====== DATA EXCERPT
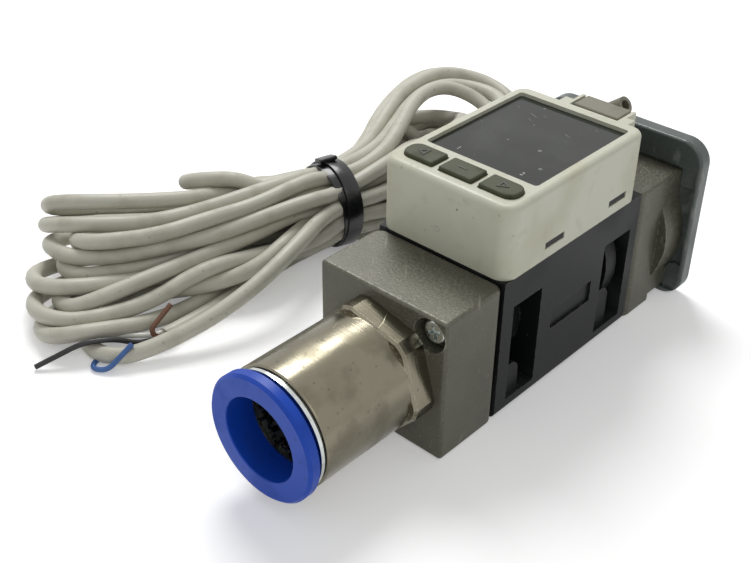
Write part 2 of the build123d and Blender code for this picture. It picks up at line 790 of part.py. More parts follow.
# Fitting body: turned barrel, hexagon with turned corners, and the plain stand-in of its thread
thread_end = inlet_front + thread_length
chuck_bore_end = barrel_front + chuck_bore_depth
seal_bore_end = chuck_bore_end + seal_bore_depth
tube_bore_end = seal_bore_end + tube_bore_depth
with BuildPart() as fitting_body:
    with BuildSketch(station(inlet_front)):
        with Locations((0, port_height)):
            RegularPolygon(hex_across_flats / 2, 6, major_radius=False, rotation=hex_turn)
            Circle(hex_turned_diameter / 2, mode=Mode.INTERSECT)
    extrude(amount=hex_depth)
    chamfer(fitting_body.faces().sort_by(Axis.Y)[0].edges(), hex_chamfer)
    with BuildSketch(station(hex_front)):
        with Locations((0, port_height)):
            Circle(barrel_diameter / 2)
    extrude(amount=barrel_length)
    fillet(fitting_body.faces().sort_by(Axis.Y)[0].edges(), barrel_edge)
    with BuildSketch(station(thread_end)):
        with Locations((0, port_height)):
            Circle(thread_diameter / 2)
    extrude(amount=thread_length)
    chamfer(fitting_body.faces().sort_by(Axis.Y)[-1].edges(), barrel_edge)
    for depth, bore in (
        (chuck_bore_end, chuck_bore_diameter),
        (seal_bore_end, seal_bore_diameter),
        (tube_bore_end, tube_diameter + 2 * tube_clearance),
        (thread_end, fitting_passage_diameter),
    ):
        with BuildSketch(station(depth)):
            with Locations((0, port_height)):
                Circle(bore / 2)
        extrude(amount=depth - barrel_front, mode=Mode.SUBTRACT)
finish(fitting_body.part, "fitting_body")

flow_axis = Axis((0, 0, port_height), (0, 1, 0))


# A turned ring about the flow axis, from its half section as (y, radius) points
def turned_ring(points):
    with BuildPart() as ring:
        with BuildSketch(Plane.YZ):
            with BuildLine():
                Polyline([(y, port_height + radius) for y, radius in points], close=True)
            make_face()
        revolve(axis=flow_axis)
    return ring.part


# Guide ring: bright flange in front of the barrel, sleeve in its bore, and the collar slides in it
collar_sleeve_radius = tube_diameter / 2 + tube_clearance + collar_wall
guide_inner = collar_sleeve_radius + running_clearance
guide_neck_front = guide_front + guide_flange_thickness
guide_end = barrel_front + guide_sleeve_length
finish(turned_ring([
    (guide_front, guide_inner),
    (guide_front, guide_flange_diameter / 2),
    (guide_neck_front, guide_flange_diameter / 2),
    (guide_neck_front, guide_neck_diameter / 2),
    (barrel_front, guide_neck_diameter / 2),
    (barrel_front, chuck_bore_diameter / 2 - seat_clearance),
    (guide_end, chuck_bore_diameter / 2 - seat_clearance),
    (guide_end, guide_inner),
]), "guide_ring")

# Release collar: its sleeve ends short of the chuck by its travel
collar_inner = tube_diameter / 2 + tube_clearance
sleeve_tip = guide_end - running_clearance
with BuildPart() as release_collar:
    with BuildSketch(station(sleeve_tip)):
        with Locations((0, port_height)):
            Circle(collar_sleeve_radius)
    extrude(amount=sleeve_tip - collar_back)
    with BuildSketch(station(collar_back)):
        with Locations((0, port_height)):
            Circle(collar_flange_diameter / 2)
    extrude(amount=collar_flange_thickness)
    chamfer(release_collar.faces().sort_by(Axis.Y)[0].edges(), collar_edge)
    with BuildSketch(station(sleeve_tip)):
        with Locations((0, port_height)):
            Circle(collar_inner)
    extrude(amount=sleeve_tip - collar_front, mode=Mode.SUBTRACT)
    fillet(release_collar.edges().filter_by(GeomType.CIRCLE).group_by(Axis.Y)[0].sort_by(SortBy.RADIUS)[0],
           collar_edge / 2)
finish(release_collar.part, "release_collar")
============
WHAT TO PRODUCE. The data above must be returned in full, exactly as written.

FINISHED TASK.
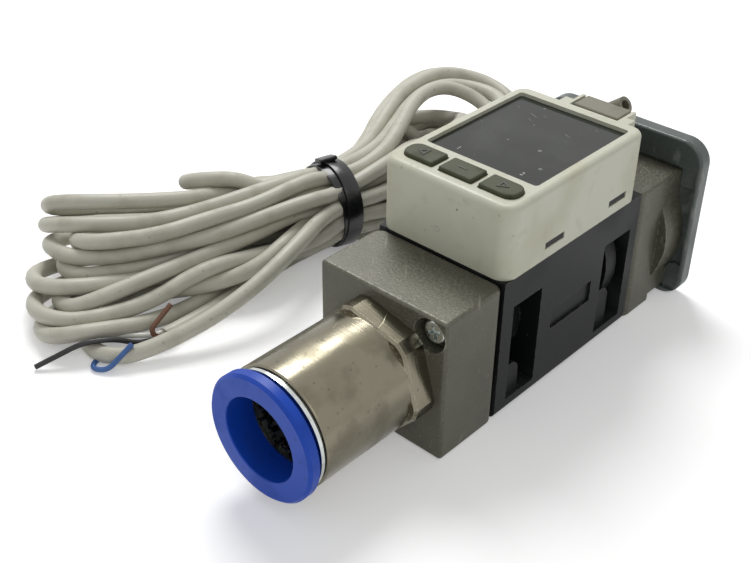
Write part 2 of the build123d and Blender code for this picture. It picks up at line 790 of part.py. More parts follow.
# Fitting body: turned barrel, hexagon with turned corners, and the plain stand-in of its thread
thread_end = inlet_front + thread_length
chuck_bore_end = barrel_front + chuck_bore_depth
seal_bore_end = chuck_bore_end + seal_bore_depth
tube_bore_end = seal_bore_end + tube_bore_depth
with BuildPart() as fitting_body:
    with BuildSketch(station(inlet_front)):
        with Locations((0, port_height)):
            RegularPolygon(hex_across_flats / 2, 6, major_radius=False, rotation=hex_turn)
            Circle(hex_turned_diameter / 2, mode=Mode.INTERSECT)
    extrude(amount=hex_depth)
    chamfer(fitting_body.faces().sort_by(Axis.Y)[0].edges(), hex_chamfer)
    with BuildSketch(station(hex_front)):
        with Locations((0, port_height)):
            Circle(barrel_diameter / 2)
    extrude(amount=barrel_length)
    fillet(fitting_body.faces().sort_by(Axis.Y)[0].edges(), barrel_edge)
    with BuildSketch(station(thread_end)):
        with Locations((0, port_height)):
            Circle(thread_diameter / 2)
    extrude(amount=thread_length)
    chamfer(fitting_body.faces().sort_by(Axis.Y)[-1].edges(), barrel_edge)
    for depth, bore in (
        (chuck_bore_end, chuck_bore_diameter),
        (seal_bore_end, seal_bore_diameter),
        (tube_bore_end, tube_diameter + 2 * tube_clearance),
        (thread_end, fitting_passage_diameter),
    ):
        with BuildSketch(station(depth)):
            with Locations((0, port_height)):
                Circle(bore / 2)
        extrude(amount=depth - barrel_front, mode=Mode.SUBTRACT)
finish(fitting_body.part, "fitting_body")

flow_axis = Axis((0, 0, port_height), (0, 1, 0))


# A turned ring about the flow axis, from its half section as (y, radius) points
def turned_ring(points):
    with BuildPart() as ring:
        with BuildSketch(Plane.YZ):
            with BuildLine():
                Polyline([(y, port_height + radius) for y, radius in points], close=True)
            make_face()
        revolve(axis=flow_axis)
    return ring.part


# Guide ring: bright flange in front of the barrel, sleeve in its bore, and the collar slides in it
collar_sleeve_radius = tube_diameter / 2 + tube_clearance + collar_wall
guide_inner = collar_sleeve_radius + running_clearance
guide_neck_front = guide_front + guide_flange_thickness
guide_end = barrel_front + guide_sleeve_length
finish(turned_ring([
    (guide_front, guide_inner),
    (guide_front, guide_flange_diameter / 2),
    (guide_neck_front, guide_flange_diameter / 2),
    (guide_neck_front, guide_neck_diameter / 2),
    (barrel_front, guide_neck_diameter / 2),
    (barrel_front, chuck_bore_diameter / 2 - seat_clearance),
    (guide_end, chuck_bore_diameter / 2 - seat_clearance),
    (guide_end, guide_inner),
]), "guide_ring")

# Release collar: its sleeve ends short of the chuck by its travel
collar_inner = tube_diameter / 2 + tube_clearance
sleeve_tip = guide_end - running_clearance
with BuildPart() as release_collar:
    with BuildSketch(station(sleeve_tip)):
        with Locations((0, port_height)):
            Circle(collar_sleeve_radius)
    extrude(amount=sleeve_tip - collar_back)
    with BuildSketch(station(collar_back)):
        with Locations((0, port_height)):
            Circle(collar_flange_diameter / 2)
    extrude(amount=collar_flange_thickness)
    chamfer(release_collar.faces().sort_by(Axis.Y)[0].edges(), collar_edge)
    with BuildSketch(station(sleeve_tip)):
        with Locations((0, port_height)):
            Circle(collar_inner)
    extrude(amount=sleeve_tip - collar_front, mode=Mode.SUBTRACT)
    fillet(release_collar.edges().filter_by(GeomType.CIRCLE).group_by(Axis.Y)[0].sort_by(SortBy.RADIUS)[0],
           collar_edge / 2)
finish(release_collar.part, "release_collar")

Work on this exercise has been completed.